Your goal | Your answer is a single number: how many lines hold the word "render"?

[Extracted data entries]
_ _ _ _ _ _ _
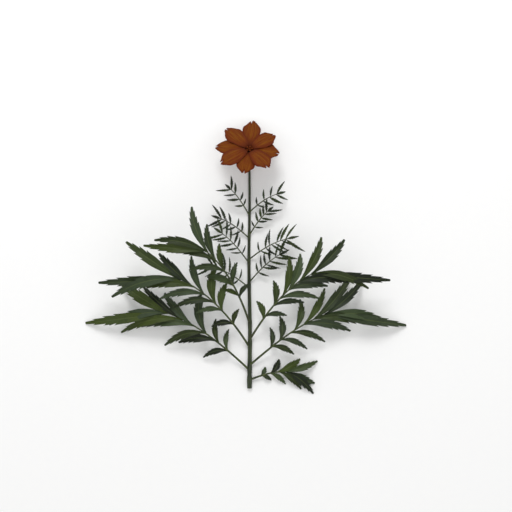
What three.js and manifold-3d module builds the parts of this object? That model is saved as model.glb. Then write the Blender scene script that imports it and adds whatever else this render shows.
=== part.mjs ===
// One marigold flowering stem, as picked and laid down on a table.
// Millimetres, +Z up. +Y runs along the stem from its cut end towards the bloom, and
// +X is to the right of someone who looks down on it with the bloom at the far end.

import * as THREE from 'three';
import * as BufferGeometryUtils from 'three/addons/utils/BufferGeometryUtils.js';
import Module from 'manifold-3d';

const wasm = await Module();
wasm.setup();

// ---------------------------------------------------------------- driving dimensions

const GAP = 0.3; // clearance between pieces that touch on the real flower

// The stem: a ribbed, tapering stalk that lies on the table and bends up at its neck.
const STEM_LENGTH = 175; // cut end to the start of the neck
const STEM_BASE_RADIUS = 2.1;
const STEM_TOP_RADIUS = 0.95;
const STEM_TAPER = 0.8; // exponent: below 1 it thins quickly at first
const STEM_RIBS = 5;
const RIB_DEPTH = 0.12; // share of the radius
const NECK_BEND_RADIUS = 14;
const NECK_ANGLE = THREE.MathUtils.degToRad(55); // how far the bloom lifts off the table

// The calyx: one smooth green cup that holds the bloom.
const CALYX_LENGTH = 16;
const CALYX_RADIUS = 4.75;
const CALYX_FOOT_RADIUS = 1.2;
const CALYX_MOUTH_RADIUS = 4.1;
const CALYX_WALL = 0.7;
const CALYX_FLOOR = 5; // height of the cup's inner floor above its foot

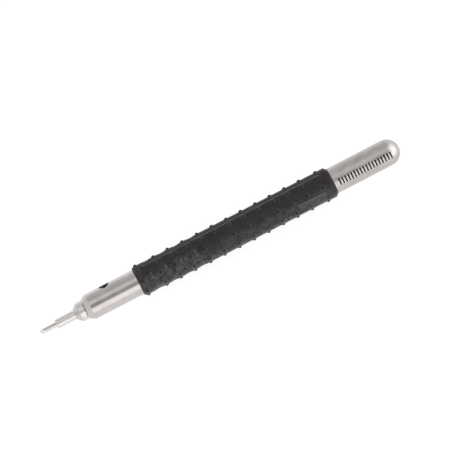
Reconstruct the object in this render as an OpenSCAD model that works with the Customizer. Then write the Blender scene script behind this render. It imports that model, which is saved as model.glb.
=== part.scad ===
// Watchmaker's screwdriver: a changeable bit clamped in a steel barrel, a nubbed rubber
// grip on a light tube, and a domed end cap that unscrews.
// The tool lies on its grip nubs on Z = 0 with its axis along X and its tip toward -X.
// Stations are distances along the axis from the driving edge, and rolls are angles
// about the axis from straight up toward -Y. All sizes are in millimetres.

/* [Blade] */
// Diameter of the blade's rod, which is also the width of its edge
blade_d = 1.4; // [1.3:0.05:1.6]
// Length of the blade, with the part that is seated in the holder
blade_len = 12; // [10:0.5:12.5]
// Length of the blade in front of the holder
blade_reach = 5.2; // [4:0.1:6]
// Thickness of the driving edge
edge_t = 0.25; // [0.2:0.05:0.4]
// Angle of each ground face to the axis
grind_angle = 20; // [14:1:26]
// Roll of the ground faces
grind_roll = 32; // [0:1:90]
// Bevel that breaks the two corners of the edge
edge_corner = 0.28; // [0.1:0.02:0.32]

/* [Blade holder] */
// Diameter of the snout
snout_d = 2.85; // [2.6:0.05:3.2]
// Length of the snout
snout_len = 6.2; // [6:0.1:8]
// Bevel on the snout's front edge
snout_bevel = 0.3; // [0.1:0.05:0.4]
// Length of the cone behind the snout
cone_len = 1.5; // [1.2:0.1:2]
// Diameter of the collar
collar_d = 5.95; // [5.6:0.05:6.1]
// Length of the collar
collar_len = 1.8; // [1.4:0.1:2.2]
// Diameter of the shank inside the barrel
shank_d = 4; // [3.8:0.1:4.1]
// Length of the shank
shank_len = 15.8; // [13:0.2:16.5]
// Height of the shank's flat above the axis
flat_h = 1.5; // [1.4:0.02:1.6]
// Length of the flat, which runs out at the rear end of the shank
flat_len = 10.5; // [9.5:0.5:12]

/* [Front barrel] */
// Diameter of the barrel and of the end cap
barrel_d = 8; // [7.8:0.1:8.2]
// Length of the barrel from its nose to the grip
barrel_len = 17.6; // [17:0.05:19]
// Gap between the collar and the nose
nose_gap = 0.15; // [0.1:0.05:0.3]
// Diameter of the nose's flat face
nose_d = 6.2; // [6:0.1:6.6]
// Length of the nose bevel
nose_len = 1.7; // [1.2:0.1:2.2]
// Distance of the clamp screw behind the nose face
clamp_at = 8.05; // [7.5:0.05:9]
// Roll of the clamp screw's hole
clamp_roll = -57; // [-90:1:-30]
// Bevel round the clamp screw's hole
clamp_rim = 0.22; // [0.1:0.02:0.4]

/* [Clamp screw and pad] */
// Outer diameter of the clamp screw
screw_d = 3; // [2.6:0.1:3]
// Length of the clamp screw
screw_len = 1.55; // [1.4:0.05:1.7]
// Hexagon socket, across its flats
socket_af = 1.5; // [1.3:0.1:1.5]
// Depth of the socket
socket_depth = 0.9; // [0.7:0.05:1]
// Thickness of the pad under the screw
pad_t = 0.4; // [0.3:0.05:0.5]

/* [Core tube] */
// Outside diameter of the tube, which is the bore of the grip
core_d = 7; // [6.8:0.1:7.2]
// Bore of the tube
core_bore = 4.6; // [4.4:0.1:4.8]
// Length of the barrel's spigot in the tube
spigot_len = 8; // [6:0.5:10]

/* [Grip] */
// Length of the rubber sleeve
grip_len = 64.15; // [64:0.05:66]
// Diameter of the sleeve between its nubs
grip_d = 9.3; // [9:0.1:9.8]
// Length of the rounded-down front edge
grip_front = 1; // [0.5:0.1:1.3]
// How much smaller in radius the front edge is
grip_drop = 0.35; // [0.2:0.05:0.4]
// Rows of nubs round the sleeve
nub_rows = 8; // [6, 8, 10]
// Radius of a nub
nub_r = 0.55; // [0.5:0.05:0.6]
// Height of a nub above the sleeve
nub_h = 0.4; // [0.3:0.05:0.45]
// Distance between the evenly spaced rings of nubs
nub_pitch = 4.85; // [4.8:0.01:4.9]
// Rings of nubs that are evenly spaced
even_rings = 11; // [9:1:11]
// Distance from the front edge to the first of those
even_from = 7.3; // [7:0.1:7.8]
// Distance from the front edge to the first ring of all
first_ring = 1.25; // [1.2:0.05:2]
// Distance from the rear edge to the last ring of all
last_ring = 2.85; // [1.4:0.05:3.2]
// Finger grooves at the front
finger_grooves = 4; // [0:1:6]
// Depth of a finger groove
groove_depth = 0.12; // [0.1:0.02:0.3]
// Width of a finger groove
groove_w = 2.6; // [2:0.1:3]

/* [Rear ring] */
// Diameter of the ring
ring_d = 8.5; // [8.3:0.1:8.8]
// Thickness of the ring
ring_t = 0.5; // [0.5:0.05:1]

/* [End cap] */
// Length of the cap from the ring to the end of its dome
cap_len = 22.25; // [20:0.05:24]
// Gap between the ring and the cap
cap_gap = 0.05; // [0.04:0.01:0.1]
// Outer diameter of the cap's thread
cap_thread_d = 5; // [4.9:0.1:5.1]
// Length of the cap's thread
cap_thread_len = 5.3; // [5.2:0.1:6]
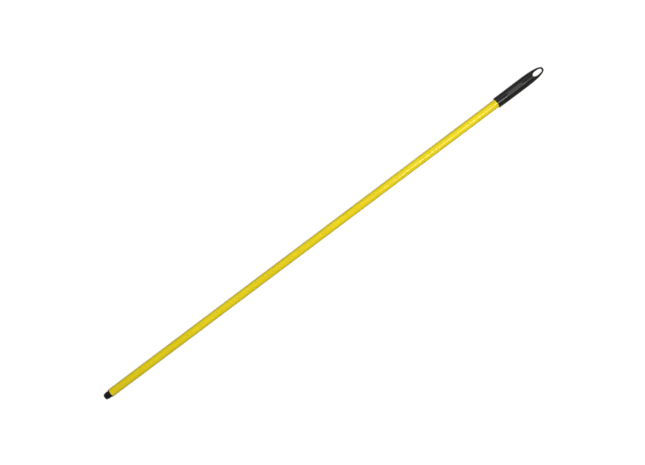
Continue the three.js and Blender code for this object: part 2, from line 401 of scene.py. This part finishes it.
def grip_outline():
    """Places along the outside of the grip, from its mouth to just short of its end, and radii."""
    angle = quarter(MOUTH_STEPS)[::-1]
    mouth_x = MOUTH_X + MOUTH_ROUND * (1 - np.sin(angle))
    mouth_radius = MOUTH_RADIUS - MOUTH_ROUND * (1 - np.cos(angle))
    barrel_start = MOUTH_X + MOUTH_ROUND
    pad_start = PAD_X - PAD_LENGTH / 2 - PAD_MARGIN
    plain_x = spread(barrel_start + WALL_LEAD, pad_start, BARREL_ROW)
    barrel_x = np.concatenate([plain_x, spread(pad_start, BELLY_X, PAD_ROW)])
    share = (barrel_x - barrel_start) / (BELLY_X - barrel_start)
    barrel_radius = MOUTH_RADIUS + (BELLY_RADIUS - MOUTH_RADIUS) * share
    nose = np.sin(np.radians(np.linspace(0, NOSE_LAST_ANGLE, NOSE_ROWS)))
    nose_x = BELLY_X + (NOSE_X - BELLY_X) * nose
    nose_radius = BELLY_RADIUS * oval_share(nose, NOSE_FULLNESS)
    x = np.concatenate([mouth_x, barrel_x, nose_x])
    return x, np.concatenate([mouth_radius, barrel_radius, nose_radius])


def nose_share(x):
    """How far each place is along the nose, from 0 at the belly to 1 at its end."""
    return np.clip((x - BELLY_X) / (NOSE_X - BELLY_X), 0, 1)


def nose_height(x):
    """The nose's height as a share of its width."""
    return 1 - NOSE_FLATTENING * nose_share(x) ** 2


def nose_surface(x, y):
    """How far the nose's upper surface stands above the axis at each place."""
    half_width = BELLY_RADIUS * oval_share(nose_share(x), NOSE_FULLNESS)
    inside = np.clip(1 - (y / half_width) ** 2, 0, 1)
    return half_width * nose_height(x) * np.sqrt(inside)


def pad_share(x, y, on_top):
    """1 on the sunk pad's floor and 0 off it. y is from the axis, and on_top is where it can be."""
    along = np.maximum(np.abs(x - PAD_X) - (PAD_LENGTH - PAD_WIDTH) / 2, 0)
    inside = PAD_WIDTH / 2 - np.hypot(along, y)
    return smooth_step(inside / PAD_WALL) * on_top


def pad_relief(x, pad):
    """The pad's floor and the small cross ribs that stand on it."""
    rib = (1 + np.cos(TURN * (x - PAD_X) / PAD_RIB_PITCH)) / 2
    return pad * (PAD_RIB_HEIGHT * smooth_step(rib)[:, None] - PAD_DEPTH)


def outer_rows(angles):
    """The outside of the grip, with its pad and its parting lines."""
    x, outline = grip_outline()
    outline = outline[:, None]
    pad = pad_share(x[:, None], outline * np.cos(angles), np.sin(angles) > 0)
    parting = PARTING_HEIGHT * (seam(angles) & (outline > BELLY_RADIUS / 2))
    return x, outline + pad_relief(x, pad) + parting


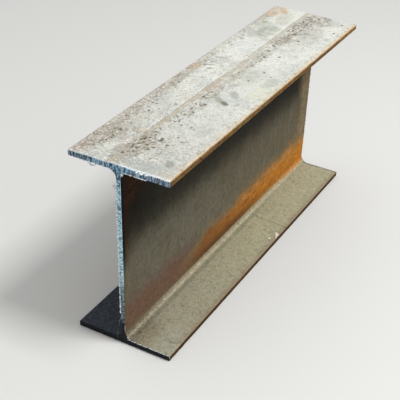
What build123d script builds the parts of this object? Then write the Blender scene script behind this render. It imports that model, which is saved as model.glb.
_ _ _ _ _ _ _
Exercise result | 3